To do » Look through the lines and report how many include the word "that", giving nothing but the number.
____________
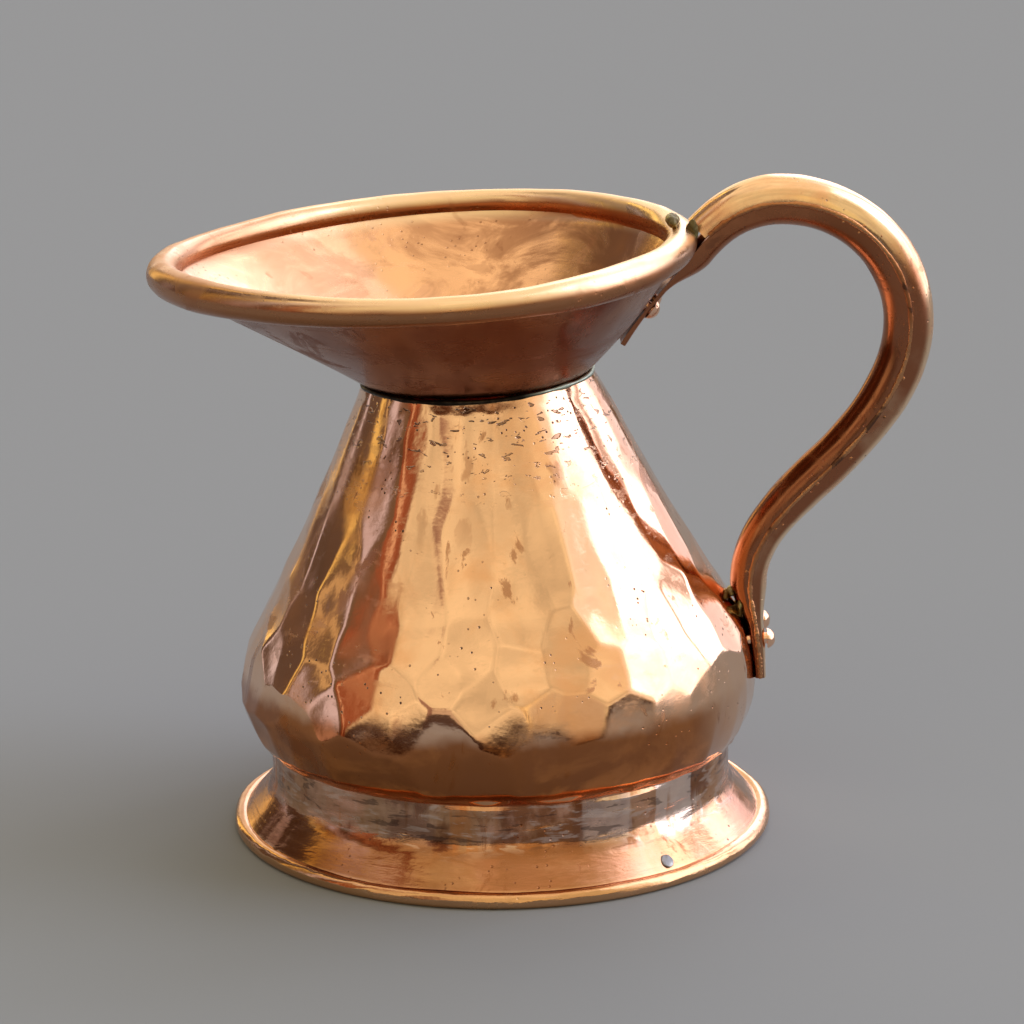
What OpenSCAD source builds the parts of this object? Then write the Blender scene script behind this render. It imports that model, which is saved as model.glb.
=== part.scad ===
// Haystack measure: a quart pouring jug in hammered copper.
// Origin: centre of the foot, on the surface that it stands on. +Z is up,
// the spout points along -X and the handle along +X. Everything above the
// widest part of the body leans a little towards the spout, so those pieces
// are drawn upright, in the body's own frame, and tilted together.

/* [Sheet and wire] */
// Thickness of the copper sheet of the body, the funnel and the foot
sheet_t = 1; // [0.6:0.1:1.6]
// Thickness of the two strips that the handle is made from
strip_t = 1.6; // [1:0.1:2.4]
// Outside radius of the rolled rim
rim_roll_r = 4; // [2.5:0.1:5.5]
// Outside radius of the rolled edge of the foot
foot_roll_r = 2.3; // [1.8:0.1:3.5]

/* [Foot] */
// Outside diameter over the rolled edge of the foot
foot_d = 151; // [136:1:182]
// Height of the foot, from the surface up to the body
foot_h = 25.4; // [18:0.1:36]
// Outside radius of the upright wall of the foot, at its top
foot_wall_r = 64; // [56:0.5:70]
// Radius of the hollow curve between the wall and the flange
foot_curve_r = 9; // [5:0.5:12]
// Height at which the upright wall starts to curve out into the flange
foot_curve_h = 16.33; // [14:0.01:17.5]
// Depth that the underside of the rolled edge is worn flat
foot_wear = 0.2; // [0.1:0.05:0.4]
// Turn of the sheet around the foot's wire, in degrees
foot_curl = 300; // [270:1:310]
// Depth of the body's collar inside the foot
collar_h = 12; // [8:0.5:15]

/* [Body] */
// Radius of the body where it is widest
bulge_r = 71.4; // [66:0.1:86]
// Height of the widest part of the body
bulge_h = 41; // [37:0.5:50]
// Radius of the curve below the widest part, seen from the side
tuck_r = 21; // [16:0.5:30]
// Radius of the curve above the widest part, seen from the side
shoulder_r = 38; // [28:0.5:50]
// Slope of the flank where it leaves the shoulder, in degrees from upright
flank_slope = 29.7; // [22:0.1:36]
// Radius of the neck
neck_r = 31.65; // [26:0.05:40]
// Height of the neck
neck_h = 128; // [105:0.5:155]
// Lean of the body towards the spout, in degrees
lean = 3; // [0:0.1:5]
// Sideways offset of the body's axis where the lean starts
lean_x = -0.8; // [-2:0.1:2]

/* [Funnel] */
// Height of the rim
rim_h = 162.2; // [140:0.1:195]
// Reach of the spout from the body's axis
spout_reach = 83.4; // [70:0.1:100]
// Reach of the back of the rim from the body's axis
back_reach = 57.8; // [48:0.1:68]
// Half of the width of the rim
rim_half_w = 72.9; // [60:0.1:88]
// How much fuller the back half of the rim is than the spout half
rim_egg = 0.108; // [0:0.001:0.2]
// How much the rim narrows towards both of its ends
rim_pinch = 0.095; // [0:0.001:0.2]
// Outward belly of the funnel's back wall
funnel_belly = 1.7; // [0:0.1:4]
// Depth of the funnel's collar inside the neck
neck_lap = 5; // [3:0.5:9]
// Turn of the sheet around the rim wire, in degrees
rim_curl = 335; // [270:1:340]

/* [Handle] */
// Outside radius of the handle's tube
tube_r = 6.7; // [5:0.1:8.5]
// Radius of the tube at its heel, where it starts to flatten
heel_r = 5; // [4:0.1:7]
// Height of the top of the arch's middle line above the rim
arch_rise = 9; // [4:0.5:20]
// Distance of the arch's top from the body's axis
arch_x = 83.5; // [76:0.5:95]
// Furthest reach of the handle's middle line from the body's axis
grip_reach = 118.5; // [105:0.5:135]
// Height where the handle reaches furthest
grip_h = 137; // [115:1:150]
// Distance from the axis of the middle of the straight lower stretch
slant_x = 95.7; // [88:0.1:105]
// Height of the middle of the straight lower stretch
slant_h = 97.6; // [85:0.1:110]
// Height of the heel, where the handle comes down to the body
heel_h = 64.6; // [60:0.1:75]
// Gap between the heel and the body
heel_gap = 2.7; // [1.5:0.1:4]
// Height of the lower tang's end
tang_foot_h = 37.8; // [34:0.1:44]
// Half of the width of the tangs
tang_half_w = 7; // [5:0.1:9]
// Length of the upper tang, up to the rolled rim
tang_len = 32; // [24:0.5:34]

/* [Rivets and plug] */
// Radius of a rivet's shank
rivet_r = 1.6; // [1.2:0.1:2]
// Radius of a rivet's domed head
head_r = 2.9; // [2.4:0.1:3.4]
// Height of a rivet's domed head
head_h = 2.3; // [1.5:0.1:2.9]
// Sideways distance of each rivet from the handle's middle
rivet_y = 4; // [3.3:0.1:5]
// Height of the nearer lower rivet
lower_rivet_h = 48.6; // [46:0.1:52]
// How much higher the further lower rivet sits
rivet_step = 3; // [0:0.1:4]
// Distance of the nearer upper rivet from the upper tang's end
upper_rivet_s = 12; // [7:0.5:16]
// Radius of the blank plug in the flange of the foot
plug_r = 2; // [1:0.1:2.5]
// Direction of the plug, in degrees from the handle towards the front
plug_turn = 51; // [20:1:120]

/* [Fits] */
// Clearance left for solder or braze between pieces that sit in each other
fit_gap = 0.05; // [0.02:0.01:0.1]
// Gap between a tang and the sheet that it is riveted to
tang_gap = 0.9; // [0.3:0.1:1.5]
// Half of the gap in the handle's brazed seam
seam_gap = 0.15; // [0.1:0.05:0.3]

/* [Hidden] */
$fn = 96;

arc_steps = 10;      // straight pieces in each quarter of the body's profile
rim_steps = 64;      // stations around the rim
curl_steps = 16;     // stations around the rolled edge
wire_steps = 12;     // sides of the rim wire
bore_steps = 24;     // sides of a rivet's bore
path_steps = 7;      // stations along each stretch of the handle
half_steps = 7;      // points across each half of the handle's section

copper = "peru";
dark_copper = "sienna";
solder = "darkkhaki";

// ---------------------------------------------------------------- helpers

function lerp(a, b, u) = a + (b - a) * u;
function ease(u) = u * u * (3 - 2 * u);
function polar(r, angle) = [r * cos(angle), r * sin(angle)];
function left_of(d) = [-d[1], d[0]];

// A point on the smooth curve between two keys, each [place, heading, ...]
function curve(p, dp, q, dq, u) =
    (2 * pow(u, 3) - 3 * pow(u, 2) + 1) * p + (pow(u, 3) - 2 * pow(u, 2) + u) * dp
    + (3 * pow(u, 2) - 2 * pow(u, 3)) * q + (pow(u, 3) - pow(u, 2)) * dq;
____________
The response » 6